• [Problem statement] In the records below, find each line with the word "part" and copy it.

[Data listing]
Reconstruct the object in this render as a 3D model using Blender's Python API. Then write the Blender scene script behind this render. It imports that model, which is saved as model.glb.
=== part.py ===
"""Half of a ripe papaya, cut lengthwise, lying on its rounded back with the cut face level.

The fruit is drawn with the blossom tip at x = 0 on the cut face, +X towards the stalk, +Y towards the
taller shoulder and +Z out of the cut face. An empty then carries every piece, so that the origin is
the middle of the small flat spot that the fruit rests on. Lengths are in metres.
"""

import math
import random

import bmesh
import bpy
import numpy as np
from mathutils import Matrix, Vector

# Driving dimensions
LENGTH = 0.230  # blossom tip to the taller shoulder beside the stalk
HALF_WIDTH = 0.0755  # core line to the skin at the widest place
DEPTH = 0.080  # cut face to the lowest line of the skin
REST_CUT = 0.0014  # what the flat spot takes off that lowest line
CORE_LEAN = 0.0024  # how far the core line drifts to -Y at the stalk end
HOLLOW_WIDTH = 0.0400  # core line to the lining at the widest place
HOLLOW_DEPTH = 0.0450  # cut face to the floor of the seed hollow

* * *

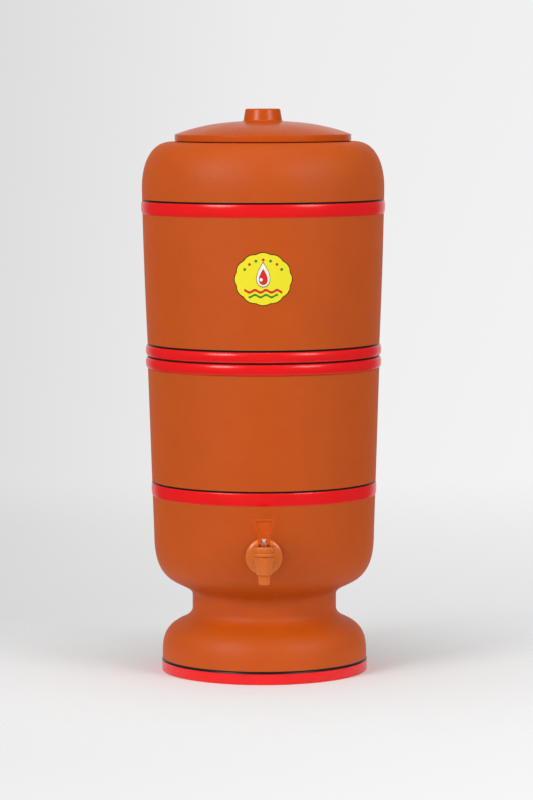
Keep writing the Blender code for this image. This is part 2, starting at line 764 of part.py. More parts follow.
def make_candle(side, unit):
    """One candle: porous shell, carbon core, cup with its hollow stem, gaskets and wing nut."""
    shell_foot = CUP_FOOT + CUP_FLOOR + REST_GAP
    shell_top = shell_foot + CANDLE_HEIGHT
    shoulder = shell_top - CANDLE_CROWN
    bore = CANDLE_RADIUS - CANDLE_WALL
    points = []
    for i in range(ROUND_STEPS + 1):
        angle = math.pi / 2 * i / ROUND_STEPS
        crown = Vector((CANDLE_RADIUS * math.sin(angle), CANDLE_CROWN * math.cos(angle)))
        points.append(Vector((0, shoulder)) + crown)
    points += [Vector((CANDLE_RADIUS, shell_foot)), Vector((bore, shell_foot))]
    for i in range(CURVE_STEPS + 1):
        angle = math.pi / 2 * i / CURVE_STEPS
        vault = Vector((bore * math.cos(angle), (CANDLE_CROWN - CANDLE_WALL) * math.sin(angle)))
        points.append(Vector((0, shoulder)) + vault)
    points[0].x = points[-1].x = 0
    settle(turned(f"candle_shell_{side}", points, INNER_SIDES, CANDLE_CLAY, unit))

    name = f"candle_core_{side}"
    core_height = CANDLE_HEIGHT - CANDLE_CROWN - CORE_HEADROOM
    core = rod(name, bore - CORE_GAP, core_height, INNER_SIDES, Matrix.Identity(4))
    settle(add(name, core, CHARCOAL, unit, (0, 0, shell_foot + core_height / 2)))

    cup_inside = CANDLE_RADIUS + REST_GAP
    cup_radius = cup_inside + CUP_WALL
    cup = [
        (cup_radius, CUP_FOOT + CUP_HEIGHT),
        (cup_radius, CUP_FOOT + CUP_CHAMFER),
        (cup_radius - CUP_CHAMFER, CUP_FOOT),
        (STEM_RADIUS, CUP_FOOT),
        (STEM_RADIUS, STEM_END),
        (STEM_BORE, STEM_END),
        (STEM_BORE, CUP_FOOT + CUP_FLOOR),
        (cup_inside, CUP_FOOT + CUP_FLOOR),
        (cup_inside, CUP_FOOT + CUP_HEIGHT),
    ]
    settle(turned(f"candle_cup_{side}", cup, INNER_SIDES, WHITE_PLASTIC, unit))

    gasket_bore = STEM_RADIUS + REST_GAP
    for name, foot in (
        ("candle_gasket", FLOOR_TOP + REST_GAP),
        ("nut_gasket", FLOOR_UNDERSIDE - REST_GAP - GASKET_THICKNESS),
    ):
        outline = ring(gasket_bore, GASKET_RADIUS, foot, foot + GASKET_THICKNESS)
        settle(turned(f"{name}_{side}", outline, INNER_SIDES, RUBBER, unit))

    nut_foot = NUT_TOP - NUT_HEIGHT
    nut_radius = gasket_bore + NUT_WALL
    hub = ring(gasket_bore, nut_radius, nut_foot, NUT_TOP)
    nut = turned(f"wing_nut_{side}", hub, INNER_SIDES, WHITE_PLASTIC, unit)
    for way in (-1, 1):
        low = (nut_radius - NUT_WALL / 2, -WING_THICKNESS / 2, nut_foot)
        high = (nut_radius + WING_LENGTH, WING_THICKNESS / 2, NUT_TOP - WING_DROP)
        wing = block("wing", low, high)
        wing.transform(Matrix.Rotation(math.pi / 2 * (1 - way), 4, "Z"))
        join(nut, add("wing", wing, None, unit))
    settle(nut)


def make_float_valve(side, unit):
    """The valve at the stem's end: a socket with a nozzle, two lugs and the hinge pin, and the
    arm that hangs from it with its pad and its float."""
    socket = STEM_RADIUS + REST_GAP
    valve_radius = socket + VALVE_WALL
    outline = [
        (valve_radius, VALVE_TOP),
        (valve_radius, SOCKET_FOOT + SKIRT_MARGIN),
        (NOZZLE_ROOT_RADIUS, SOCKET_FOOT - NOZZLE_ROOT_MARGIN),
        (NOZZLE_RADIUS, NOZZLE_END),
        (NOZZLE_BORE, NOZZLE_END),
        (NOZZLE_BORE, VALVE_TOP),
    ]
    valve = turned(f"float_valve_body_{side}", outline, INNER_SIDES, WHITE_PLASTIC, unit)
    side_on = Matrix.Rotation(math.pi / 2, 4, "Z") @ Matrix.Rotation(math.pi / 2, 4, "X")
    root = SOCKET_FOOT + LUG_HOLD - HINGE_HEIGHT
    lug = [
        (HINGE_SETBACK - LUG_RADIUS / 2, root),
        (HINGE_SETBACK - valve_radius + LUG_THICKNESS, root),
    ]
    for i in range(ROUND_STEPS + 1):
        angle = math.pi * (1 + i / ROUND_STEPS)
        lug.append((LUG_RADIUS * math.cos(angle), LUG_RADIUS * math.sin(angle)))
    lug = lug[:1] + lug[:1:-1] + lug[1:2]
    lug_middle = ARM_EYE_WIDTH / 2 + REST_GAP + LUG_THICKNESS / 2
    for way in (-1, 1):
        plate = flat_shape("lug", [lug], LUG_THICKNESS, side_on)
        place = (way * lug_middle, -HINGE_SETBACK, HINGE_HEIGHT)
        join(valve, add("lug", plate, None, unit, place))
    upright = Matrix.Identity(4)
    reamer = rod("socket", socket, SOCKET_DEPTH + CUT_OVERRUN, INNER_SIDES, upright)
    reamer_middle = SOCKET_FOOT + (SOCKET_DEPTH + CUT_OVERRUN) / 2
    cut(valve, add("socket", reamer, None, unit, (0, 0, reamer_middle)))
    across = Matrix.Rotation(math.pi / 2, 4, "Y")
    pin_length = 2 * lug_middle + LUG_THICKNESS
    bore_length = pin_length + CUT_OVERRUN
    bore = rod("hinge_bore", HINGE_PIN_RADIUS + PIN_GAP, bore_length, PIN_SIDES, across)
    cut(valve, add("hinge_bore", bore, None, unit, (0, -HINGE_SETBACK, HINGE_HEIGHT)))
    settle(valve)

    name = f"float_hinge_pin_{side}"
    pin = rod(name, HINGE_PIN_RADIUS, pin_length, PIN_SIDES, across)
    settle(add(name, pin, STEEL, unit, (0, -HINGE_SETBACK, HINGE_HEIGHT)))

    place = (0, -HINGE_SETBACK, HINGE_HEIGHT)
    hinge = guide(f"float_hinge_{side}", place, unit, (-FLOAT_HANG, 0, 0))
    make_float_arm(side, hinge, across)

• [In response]
=== part.py ===
Keep writing the Blender code for this image. This is part 2, starting at line 764 of part.py. More parts follow.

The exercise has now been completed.